Why Bimanual Data Collection Is Harder

In single-arm data collection, a bad demonstration affects only one arm's trajectory. You record 50 demos, discard 5 bad ones, and train on 45. In bimanual data collection, a mistake at the handoff point invalidates both arms' trajectories for that demo simultaneously. The failure modes are coupled.

This coupling has two practical implications. First, you need more demonstrations — 100 instead of 50 — because bimanual tasks have higher variance and the policy needs more examples to learn the coordination structure. Second, you need stricter consistency per demonstration. A single-arm demo that's 80% consistent trains reasonably well. A bimanual demo where one arm is consistent and the other varies teaches the policy nothing useful about coordination timing.

The workspace coverage challenge is also greater: you need both arms in frame, and the handoff point — the highest-complexity moment — must be reliably captured by at least one camera. Check your camera angles before starting and adjust if the handoff occurs outside the workspace camera's field of view.

LeRobot Bimanual Dataset Format

The DK1 integration with LeRobot extends the standard single-arm format with dual joint-state arrays. Each timestep in the dataset contains:

# Bimanual dataset observation keys per timestep: observation.joint_states.left # shape: (6,) — left follower joint angles in radians observation.joint_states.right # shape: (6,) — right follower joint angles in radians observation.gripper.left # shape: (1,) — left gripper position [0=open, 1=closed] observation.gripper.right # shape: (1,) — right gripper position observation.images.workspace # shape: (H, W, 3) — workspace overhead/front camera observation.images.wrist # shape: (H, W, 3) — primary wrist camera action.joint_states.left # shape: (6,) — target left joint angles action.joint_states.right # shape: (6,) — target right joint angles action.gripper.left # shape: (1,) action.gripper.right # shape: (1,)
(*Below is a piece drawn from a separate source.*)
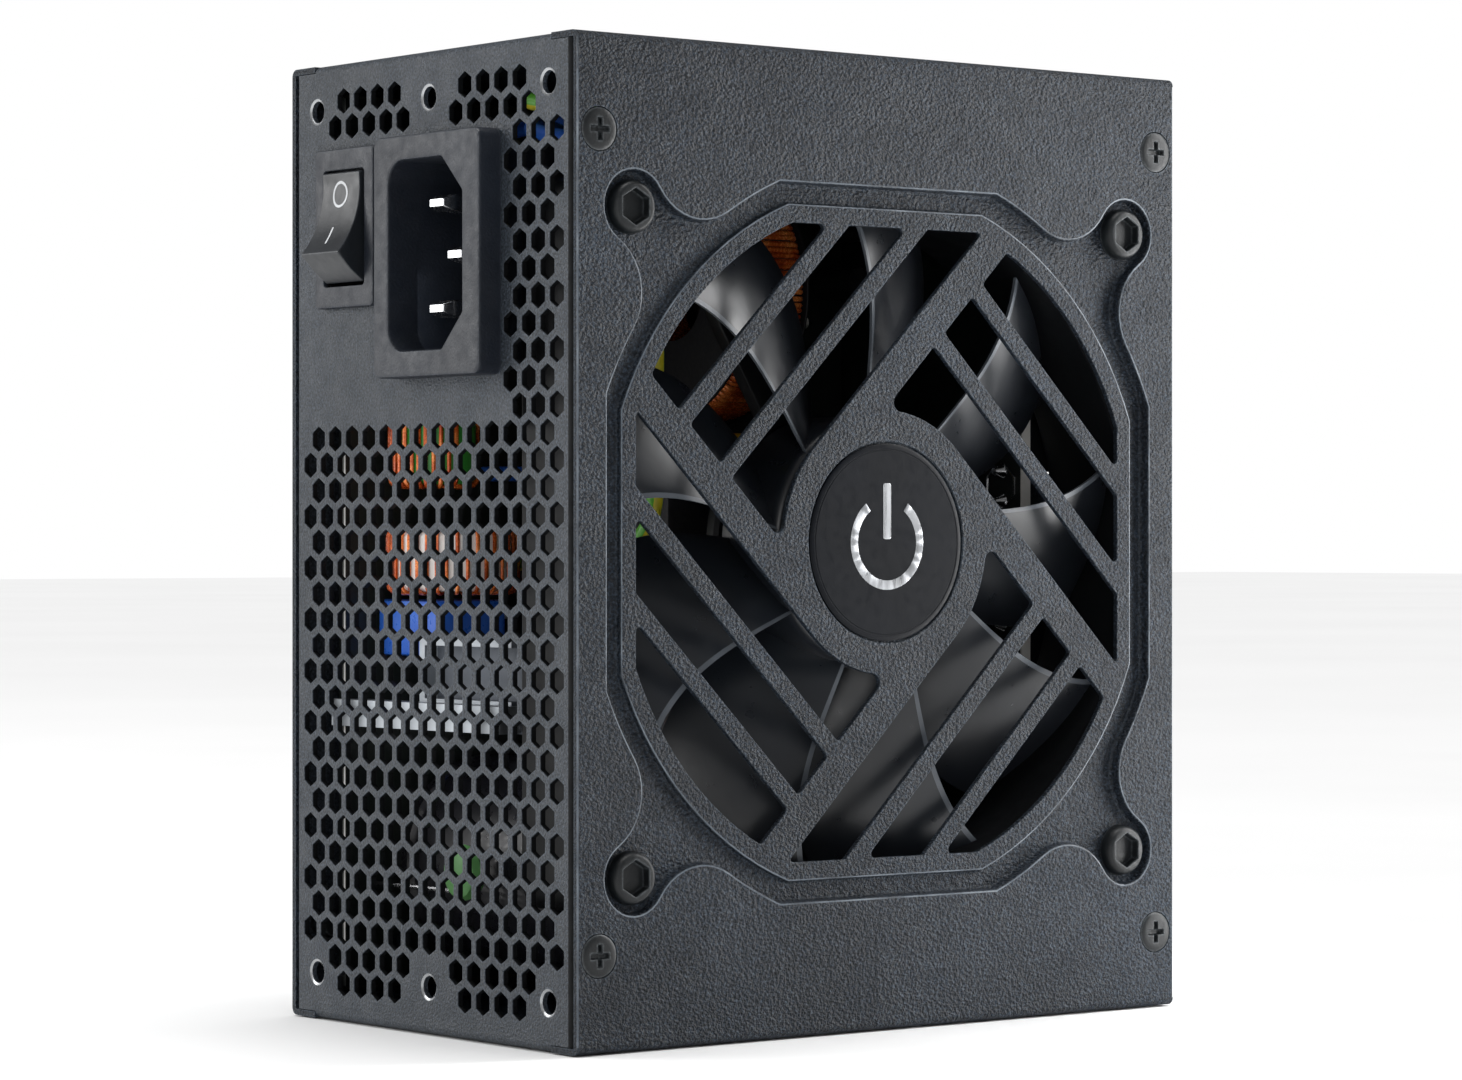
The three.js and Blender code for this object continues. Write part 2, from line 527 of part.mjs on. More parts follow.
// The rocker at rest, with its upper half pressed in. Its hollow face is an arc between two
// ridges, and two short trunnions carry it.
function rocker() {
  const [u, h] = ROCKER.ridge;
  const radius = (u ** 2 + ROCKER.sag ** 2) / (2 * ROCKER.sag);
  const open = THREE.MathUtils.radToDeg(Math.asin(u / radius));
  const face = arc(0, h - ROCKER.sag + radius, radius, 270 - open, 270 + open, 8);
  const section = [...face, [7.85, 1.3], [6.9, -0.6], [3.5, -2.2], [-3.5, -2.2], [-6.9, -0.6], [-7.85, 1.3]];
  const tilt = radians(ROCKER.tilt);
  const placed = section.map(([along, out]) => [
    ROCKER.pivotX - (out * Math.cos(tilt) - along * Math.sin(tilt)),
    SWITCH.z + along * Math.cos(tilt) + out * Math.sin(tilt),
  ]);
  const half = ROCKER.wide / 2;
  return join(
    prism("y", SWITCH.y - half, SWITCH.y + half, placed),
    prism("y", SWITCH.y - half - 0.95, SWITCH.y + half + 0.95, circle(ROCKER.pivotX, SWITCH.z, 0.9, 12)),
  );
}

// ---- fan ----
function fanFrame() {
  const bore = circle(0, MID_Z, FAN.bore, 40);
  const square = roundedBox(-FAN.half, MID_Z - FAN.half, FAN.half, MID_Z + FAN.half, 3.5, 3);
  const holes = fanScrews().map(([x, z]) => circle(x, z, 2.2, 8));
  return prism("y", FAN.front, FAN_BACK, square, [bore, ...holes]);
}

// The motor base and its four struts, which end just inside the frame's bore.
function fanSpider() {
  const base = FAN_BACK - 2.4;
  const strut = (turn) => prism("y", base, FAN_BACK, [[15, -2], [42.8, 3.6], [42.8, 7.6], [15, 2]].map(
    ([u, v]) => [u * Math.cos(turn) - v * Math.sin(turn), MID_Z + u * Math.sin(turn) + v * Math.cos(turn)]));
  return join(
    prism("y", base, FAN_BACK, circle(0, MID_Z, 16.8, 16)),
    ...[0, 1, 2, 3].map((i) => strut(radians(90 * i + 20))),
  );
}

// One fan blade: a thin swept surface from the hub to the tip. Its leading edge is in front.
function blade(phase) {
  const [stations, chords, thick] = [5, 3, 1.1];
  const front = ROTOR.front + 0.6;
  const deep = ROTOR.back - 0.8 - front;
  const position = [];
  for (const side of [-0.5, 0.5]) {
    for (let i = 0; i <= stations; i++) {
      const r = ROTOR.hub - 1 + ((ROTOR.tip - ROTOR.hub + 1) * i) / stations;
      const lead = phase + 4 * ((r - 29) / 13) ** 2;
      const sweep = 36 - (9 * (r - ROTOR.hub)) / (ROTOR.tip - ROTOR.hub);
      for (let j = 0; j <= chords; j++) {
        const s = j / chords;
        const angle = radians(lead - sweep * s);
        position.push(r * Math.cos(angle), front + deep * s * (0.8 + 0.2 * s) + side * thick,
          MID_Z + r * Math.sin(angle));
      }
    }
  }
  const index = [];
  const row = chords + 1;
  const sheet = row * (stations + 1);
  const quad = (a, b, c, d) => index.push(a, b, c, a, c, d);
  for (let i = 0; i < stations; i++) {
    for (let j = 0; j < chords; j++) {
      const a = i * row + j;
      quad(a, a + row, a + row + 1, a + 1);
      quad(sheet + a, sheet + a + 1, sheet + a + row + 1, sheet + a + row);
    }
    for (const a of [i * row, i * row + chords]) {
      const flip = a % row === 0;
      quad(...(flip ? [a, sheet + a, sheet + a + row, a + row] : [a, a + row, sheet + a + row, sheet + a]));
    }
  }
  for (let j = 0; j < chords; j++) {
    const b = stations * row + j;
    quad(j, j + 1, sheet + j + 1, sheet + j);
    quad(b, sheet + b, sheet + b + 1, b + 1);
  }
  const geometry = new THREE.BufferGeometry();
  geometry.setAttribute("position", new THREE.Float32BufferAttribute(position, 3));
  geometry.setIndex(index);
  return solid(geometry);
}

function fanRotor() {
  const { hub, wall, front, back, blades } = ROTOR;
  const cup = turned("y", [0, 0, MID_Z], [[0, front], [hub - 1, front], [hub, front + 1], [hub, back],
    [hub - wall, back], [hub - wall, front + wall], [3, front + wall], [3, front + 3.4],
    [SHAFT_RADIUS + 0.1, front + 3.4], [SHAFT_RADIUS + 0.1, front + 1.6], [0, front + 1.6]], 24);
  return join(cup, ...Array.from({ length: blades }, (_, i) => blade(90 + (360 / blades) * i)));
}

function fanStator() {
  const body = prism("y", -24.2, -18.6, circle(0, MID_Z, 12.3, 24), [circle(0, MID_Z, SHAFT_RADIUS + 0.1, 16)]);
  const slots = [45, 135, 225, 315].map((angle) => {
    const [c, s] = [Math.cos(radians(angle)), Math.sin(radians(angle))];
    return prism("y", -25, -18, [[7, -1], [13, -1], [13, 1], [7, 1]].map(([u, v]) =>
      [u * c - v * s, MID_Z + u * s + v * c]));
  });
  return cut(body, ...slots);
}

// ---- circuit boards and the pieces on them ----
const boardScrews = () => [[-38, 9], [-38, 88], [32, 9], [32, 116]];
const STAND = BOARD_Y - GAP; // where components stand on the main board

const block = (x0, y0, z0, x1, y1, z1) => prism("y", y0, y1, box(x0, z0, x1, z1));

const mainBoard = () => prism("y", BOARD_Y, BOARD_Y + BOARD, box(...MAIN_BOARD.low, ...MAIN_BOARD.high),
  boardScrews().map(([x, z]) => circle(x, z, 1.7, 8)));

const insulationSheet = () => prism("y", 29.4, 29.7, box(-43.4, 3, 38, 122),
  boardScrews().map(([x, z]) => circle(x, z, 4, 8)));

function canCapacitor(x, z, radius, height) {
  const top = STAND - height;
  return turned("y", [x, 0, z], [[0, top], [radius - 0.8, top], [radius, top + 0.8],
    [radius, STAND - 3], [radius - 0.7, STAND - 2.4], [radius, STAND - 1.8], [radius, STAND], [0, STAND]], 16);
}

function transformer(x0, z0, x1, z1, height) {
  const [midX, top] = [(x0 + x1) / 2, STAND - height];
  return join(
    block(x0, top, z0 + 4, x1, STAND - 4, z1 - 4),
    block(midX - (x1 - x0) * 0.32, top + 3, z0, midX + (x1 - x0) * 0.32, STAND - 5, z1),
    block(x0, STAND - 5, z0 + 1, x1, STAND, z1 - 1),
  );
}

// A comb of fins on a base plate: the plate runs along X at z0 and the fins rise along +Z.
function comb(x0, z0, x1, z1, fins) {
  const { low, high, foot, fin } = HEATSINK;
  const blades = Array.from({ length: fins }, (_, i) => {
    const x = x0 + ((x1 - x0 - fin) * i) / (fins - 1);
    return block(x, low, z0 + 1, x + fin, high, z1);
  });
  return join(block(x0, low, z0, x1, high, z0 + foot), ...blades);
}

const primaryHeatsink = () => join(comb(...PRIMARY_COMB), ...HEATSINK_BAR.map((corners) => block(...corners)));

function outputSocket(columns, y, z) {
  const [w, h] = [SOCKET.wide / 2, socketHalf(columns)];
  const t = SOCKET.wall;
  return cut(
    prism("x", SOCKET.low, SOCKET.high, box(y - w, z - h, y + w, z + h)),
    prism("x", SOCKET.low + SOCKET.floor, SOCKET.high + 1, box(y - w + t, z - h + t, y + w - t, z + h - t)),
  );
}

function modeButton() {
  const square = (half) => box(BUTTON.y - half, BUTTON.z - half, BUTTON.y + half, BUTTON.z + half);
  return join(
    prism("x", 46, HALF_X + BUTTON.proud, square(BUTTON.half)),
    prism("x", 47.6, 48.8, square(BUTTON.half + 0.9)),
  );
}

function modeSwitch() {
  const square = (half) => box(BUTTON.y - half, BUTTON.z - half, BUTTON.y + half, BUTTON.z + half);
  return cut(prism("x", SOCKET.low, 45.4, square(3.6)), prism("x", 43.6, 46, square(BUTTON.half + 0.2)));
}

// ---- assembly ----
add("rear_panel", rearPanel(), ...COAT);
add("fan_cover", fanCover(), ...COAT);
add("base_cover", baseCover(), ...COAT);
add("socket_panel", socketPanel(), ...COAT);
coverScrews().forEach(([x, z], i) => {
  add(`fan_cover_screw_${i + 1}`, coverScrew(-1, x, z), ...SCREW_BLACK);
  add(`base_cover_screw_${i + 1}`, coverScrew(1, x, z), ...SCREW_BLACK);
});
fanScrews().forEach(([x, z], i) => add(`fan_screw_${i + 1}`, fanScrew(x, z), ...SCREW_BLACK));

add("inlet_body", inletBody(), ...BLACK_PLASTIC);
Object.entries(pinPlaces()).forEach(([name, [y, z]]) => add(name, inletPin(y, z), ...STEEL));
add("switch_body", switchBody(), ...BLACK_PLASTIC);
add("switch_rocker", rocker(), ...BLACK_PLASTIC);

add("fan_frame", fanFrame(), ...FAN_PLASTIC);
add("fan_spider", fanSpider(), ...FAN_PLASTIC);
add("fan_rotor", fanRotor(), ...FAN_PLASTIC);
add("fan_shaft", prism("y", -26.6, FAN_BACK - 2.7, circle(0, MID_Z, SHAFT_RADIUS, 16)), ...STEEL);
add("fan_stator", fanStator(), ...COPPER);
add("fan_magnet_ring", prism("y", -26.5, -17.9, circle(0, MID_Z, 14.5, 24),
  [circle(0, MID_Z, 13, 24)]), 0x35353a, 0.6);
add("grille_badge", prism("y", -HALF_Y + BAND.depth - ISLAND.depth + 0.02,
  -HALF_Y + BAND.depth - ISLAND.depth + 0.02 + BADGE.thick, circle(0, MID_Z, BADGE.radius, 36)),
  0x23272e, 0.4);

add("main_board", mainBoard(), ...BOARD_GREEN);
add("socket_board", prism("x", SOCKET_BOARD_X, SOCKET_BOARD_X + BOARD,
  box(...SOCKET_EDGE.low, ...SOCKET_EDGE.high)), ...BOARD_GREEN);
add("insulation_sheet", insulationSheet(), 0xd8d4c4, 0.5);
Object.entries(CANS).forEach(([name, can]) => add(name, canCapacitor(...can), 0x34303f, 0.4));
Object.entries(TRANSFORMERS).forEach(([name, corners]) => add(name, transformer(...corners), 0xd7b23a, 0.5));
Object.entries(CHOKES).forEach(([name, sizes]) => add(name, ring(...sizes, 1.5), ...COPPER));
add("film_capacitor", block(...FILM_CAPACITOR), 0x2a5fa8, 0.4);
add("disc_capacitor", prism("x", ...DISC_CAPACITOR.x,
  circle(DISC_CAPACITOR.y, DISC_CAPACITOR.z, DISC_CAPACITOR.radius, 16)), 0x7fb48a, 0.5);
add("bridge_rectifier", block(...RECTIFIER), 0x1f1f22, 0.5);
add("primary_heatsink", primaryHeatsink(), ...ALUMINIUM);
add("secondary_heatsink", comb(...SECONDARY_COMB), ...ALUMINIUM);
Object.entries(WIRES).forEach(([name, points]) => add(name, wire(points), WIRE_COLOURS[name], 0.5));

SOCKETS.forEach(([name, columns, y, z]) => add(name, outputSocket(columns, y, z), ...BLACK_PLASTIC));
add("fan_mode_switch", modeSwitch(), ...BLACK_PLASTIC);
add("fan_mode_button", modeButton(), 0xd9dadb, 0.4);

export default group;
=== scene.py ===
# The looks of a small-form-factor power supply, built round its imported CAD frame.
# Lengths in this script are in millimetres until a mesh is made, when they become metres.
import math
import random

import bmesh
import bpy
from mathutils import Matrix, Vector


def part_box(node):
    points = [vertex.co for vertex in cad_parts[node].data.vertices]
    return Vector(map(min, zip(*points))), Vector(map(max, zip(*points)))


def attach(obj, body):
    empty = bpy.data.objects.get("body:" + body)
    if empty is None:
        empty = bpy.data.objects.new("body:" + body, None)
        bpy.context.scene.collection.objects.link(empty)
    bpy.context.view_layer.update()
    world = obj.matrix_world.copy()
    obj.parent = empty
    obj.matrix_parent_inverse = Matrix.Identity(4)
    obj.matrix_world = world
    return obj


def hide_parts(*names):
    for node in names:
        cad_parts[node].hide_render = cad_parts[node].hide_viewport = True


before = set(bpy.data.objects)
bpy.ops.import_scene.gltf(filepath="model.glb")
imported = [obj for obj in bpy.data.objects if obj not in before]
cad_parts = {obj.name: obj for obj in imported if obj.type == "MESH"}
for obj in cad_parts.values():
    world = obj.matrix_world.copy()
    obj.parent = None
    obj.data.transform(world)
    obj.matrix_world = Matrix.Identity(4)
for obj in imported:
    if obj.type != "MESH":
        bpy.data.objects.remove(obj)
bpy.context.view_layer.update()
MM = 0.001
random.seed(7)


def node_box(node):
    """The lowest and highest corner of a CAD node, in millimetres."""
    return [Vector(corner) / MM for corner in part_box(node)]


# ---- driving dimensions ----
HALF_X, HALF_Y, TOP_Z = node_box("base_cover")[1]
MID_Z = TOP_Z / 2
FAN_CENTRE = (0, 0, MID_Z)
SHEET = 0.8
BEND = 1.0
SEAM = 0.1
INNER_Y = HALF_Y - SHEET - SEAM
LID_RIM = 5.5
LIP = 8.0
LIP_HALF_Y = HALF_Y - LID_RIM - 0.05
FLANGE_SEAT = -HALF_X - 0.06
SINK_RADIUS, SEAT_RADIUS = 2.78, 2.4
BAND_BEHIND, RISE_BEHIND = 0.75, -0.8

BAND = {"half": 45.4, "round": 48.9, "pocket": 4.5, "fillet": 8.0, "depth": 1.5}
ISLAND = {"half": 42.9, "round": 45.9, "depth": 0.75}
WINDOW = {"half": 40.45, "round": 43.3, "corner": 0.55}
HUB_FILLET = 1.2
BAR_INNER, BAR_OUTER = 12.25, 17.0
SLOTS = ((17.0, 23.7), (26.2, 33.0), (35.45, 60.0))
FAN_SCREW = 41.25
BADGE_RADIUS, BADGE_RECESS, BADGE_DEPTH = 12.7, 12.95, 0.45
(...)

The key difference from single-arm: the action space is 14-dimensional (6+6 joints + 2 grippers). ACT handles this natively — you specify the action dimension in the training config and no other changes are required.

Recording Workflow

source ~/dk1-env/bin/activate # Start a recording session — 100 episodes for the cube handoff task python -m lerobot.scripts.record \ --robot-path ~/dk1-config.yaml \ --robot-type dk1_bimanual \ --fps 50 \ --root ~/dk1-datasets \ --repo-id cube-handoff-v1 \ --num-episodes 100 \ --warmup-time-s 3 \ --episode-time-s 30 \ --reset-time-s 5 # --warmup-time-s: time after pressing record before capture starts (use this to position the cube) # --episode-time-s: max demo length — cube handoff should complete in under 20s; 30s gives buffer # --reset-time-s: time between episodes to return arms to home and reposition the cube

Run 10–15 practice demos before starting the recording session to warm up your motor memory for the task. The first 5–10 recorded demos will be your worst — that's expected. Do not stop to review them during the session; review and cull bad demos after the full 100 are recorded.

Quality Checklist for Bimanual Data

Review every demo after recording using LeRobot's replay viewer. Discard any demo that fails two or more of these criteria:

Arm sync at handoff Both arms must be within 3cm of the intended handoff point simultaneously. Async handoffs where one arm waits for the other teach the policy to pause — which transfers poorly.
Consistent start position The cube must start within 2cm of the same position for every demo. Use the tape marks from Unit 1. Variance in start position forces the policy to generalize before it has learned the core task.
Clean grasp — both arms Each arm must achieve a stable grasp before moving to the next phase. A slipping grasp mid-transfer creates a trajectory that is impossible for the policy to replicate reliably.
Home pose return Both arms must return cleanly to the home pose at the end of each demo. Demos that end mid-motion create a dataset where episode boundaries are ambiguous.
Workspace camera coverage The handoff moment must be visible in the workspace camera frame. If the robot bodies occlude the view, adjust the camera angle before continuing.
Consistent timing Episode duration should vary by no more than ±5 seconds across demos. Large timing variance indicates inconsistent execution and produces a dataset with high action-space entropy.
Target dataset size: 100 demos is the recommended minimum for bimanual ACT training. Research results suggest that bimanual tasks require roughly 2× the data of comparable single-arm tasks because the joint coordination structure is more complex and the action space is larger. If after training in Unit 5 your success rate is below 40%, collecting another 50 targeted demos is the first thing to try.

Unit 4 Complete When...

You have 100 recorded demonstrations in LeRobot format at ~/dk1-datasets/cube-handoff-v1/. After reviewing and culling, at least 90 demos pass the quality checklist. Both joint state arrays are present at 50Hz for every episode. Both camera feeds are present and show the full task sequence including the handoff moment. You have run python -m lerobot.scripts.visualize_dataset --repo-id cube-handoff-v1 and confirmed the dataset structure is valid.